My second business launch didn’t go according to plans. And I had a lot planned. Good stuff: sessions, workshops, webshop, it was all coming together that February a few years ago. Premises booked, schedules set, posters illustrated, clients on a waiting list. After more than six months of preparation, writing and hustling, it was time to run a business – that is, to make money from what I had built.

But in February I was in bed, so nauseous I could barely think. Pregnant.

Some women get shiny hair, look radiant and “have never felt so good”. Me, I’m dissy with nausea, twentyfour hours a day for months and months, completely knocked out. I get spots like a teenager, and the patience and sleeping habits of a two year old. And I can’t handle my job.

With despair, I watched it all fall to the ground. There goes my neatly planned existence, smashed to a million pieces. It doesn’t happen very often. Usually, we keep those balls in the air, no matter what.

That’s why it gets interesting when we finally drop them. Questions arise in the silence that follows.

Who am I when I don’t succeed? When I am of no use, to myself or anyone?

We invest so much of ourselves in what we accomplish. In what we earn. In our profession. And having a job is a good thing, I whish everyone the freedom of being able to support oneself. But what if there are no jobs? Or if I can’t manage them? What if my business fail? How vulnerable it is to place a part of ourselves in something so easily lost.

We often miss the opportunity to really listen to the questions that arise when we drop the balls. The ones that could have forced us to go a little deeper, to see if we can anchor our worth in something other than measurable accomplishments. We miss the oppurtunity because we run from that place like our lives depended on it.

And no wonder. To tackle those questions is a perilous project in our society.

How do we describe the soul stretching that comes with failing? How do we describe the slumbering potential in having to quit? When we are forced to yield to outer limitations and thereby discover the boundlessness of our inner landscape. Do we even have a language for that process?

I thought about this, that spring when my plans and my strength crumbled. A few lines out of George Eliot’s great novel Middlemarch came to mind, about the protagonist, Dorothea. Strong, intelligent, beautiful Dorothea, who started out with such grand ambitions and had to watch them all come to nothing.

“Her full nature (…) spent itself in channels which had no great name on the earth. But the effect of her being on those around her was incalculably diffusive: for the growing good of the world is partly dependent on unhistoric acts; and that things are not so ill with you and me as they might have been, is half owing to the number who lived faithfully a hidden life, and rest in unvisited tombs.”

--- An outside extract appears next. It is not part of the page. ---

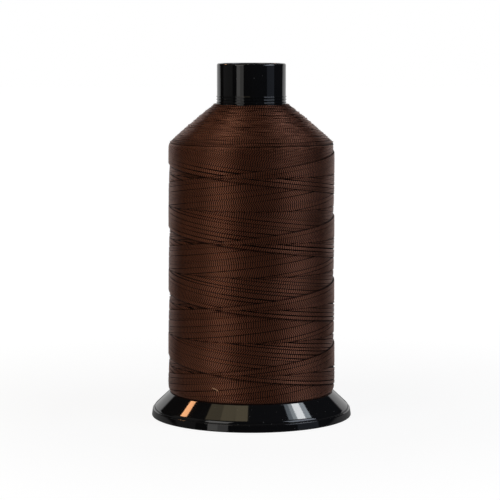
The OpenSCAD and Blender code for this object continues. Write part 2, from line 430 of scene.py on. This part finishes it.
# thread package, in mm; a stroke is one run of the thread between the package's two ends
package = {
    "threadRadius": 0.34,
    "lead": 32.32,  # rise of one stroke in one turn
    "perLayer": 45,  # double strokes that fill one layer
    "pieces": 5,
    "layerStep": 0.62,  # how far one crossing lifts the next thread
    "fallFront": 121.0, "riseFront": 126.5,  # heights of the newest threads at the front
    "turns": 7,  # leads between the two fronts and twice the lower turn
    "strokeLeads": 4,  # leads from the lower turn to the upper one
    "topZone": 0.34, "lowZone": 0.75,  # radians over which a stroke turns back
    "fallDrop": (0.46, -0.34), "riseDrop": (0.42, 0.26),  # step at each front, and its change to the sides
    "dropFade": 6.5,  # how far from the front the step fades away
    "dive": 0.018,  # share of a turn in which a thread dives under a front
    "fallGroups": (2, 3, 3, 3, 4), "riseGroups": (3, 4, 5, 7),  # threads that gather side by side
    "fallGap": 0.72, "riseGap": 0.38,  # what they leave open to the next group
    "openMiddle": 0.55, "openMost": 1.15,  # share of the gap that is open
    "openWaves": ((0.5, 0.8), (0.35, 1.9), (0.2, 4.3)),  # size, and rate along the stroke
    "tightAbove": 133.0, "tightFade": 7,
    "scatter": 0.014,
    "wander": 0.012, "wanderWaves": ((1, 0.9), (0.8, 2.3), (0.5, 5.1)),
    "swap": 1.8,  # crossings over which two threads change places
    "rounding": (0.1, 0.2, 0.4, 0.2, 0.1),  # shares of a point and its neighbours
    "busySwap": 1.6, "busyDive": 0.02, "busyAge": (0.02, 0.999),  # where a stroke keeps all its points
    "pointsPerTurn": 288,
    "seed": 12,
}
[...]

A hidden life. Most of us do not become heroines, and most good deeds go unnoticed.

Can we handle that?
Can we rise above our hunger for acknowledgement and praise?
Can we learn to recognise and appreciate the reach of the human soul, even when our bodily strength fails?

In Middlemarch, Eliot argues that whoever places identity and worth in what she can accomplish in the outside world builds a rickety castle. Accepting that means – finally – growing up.

I eventually felt stronger (and slightly more grown up), and able to move forward with my business again. As you know, since you are reading this. Nothing I have created since would have come into being, had I not been forced to give up those early and – as it turned out – premature plans.

As I move forward with a new, expanded vision for my business and a deeper understanding of purpose and goal, I keep reminding myself that I owe it all to failing.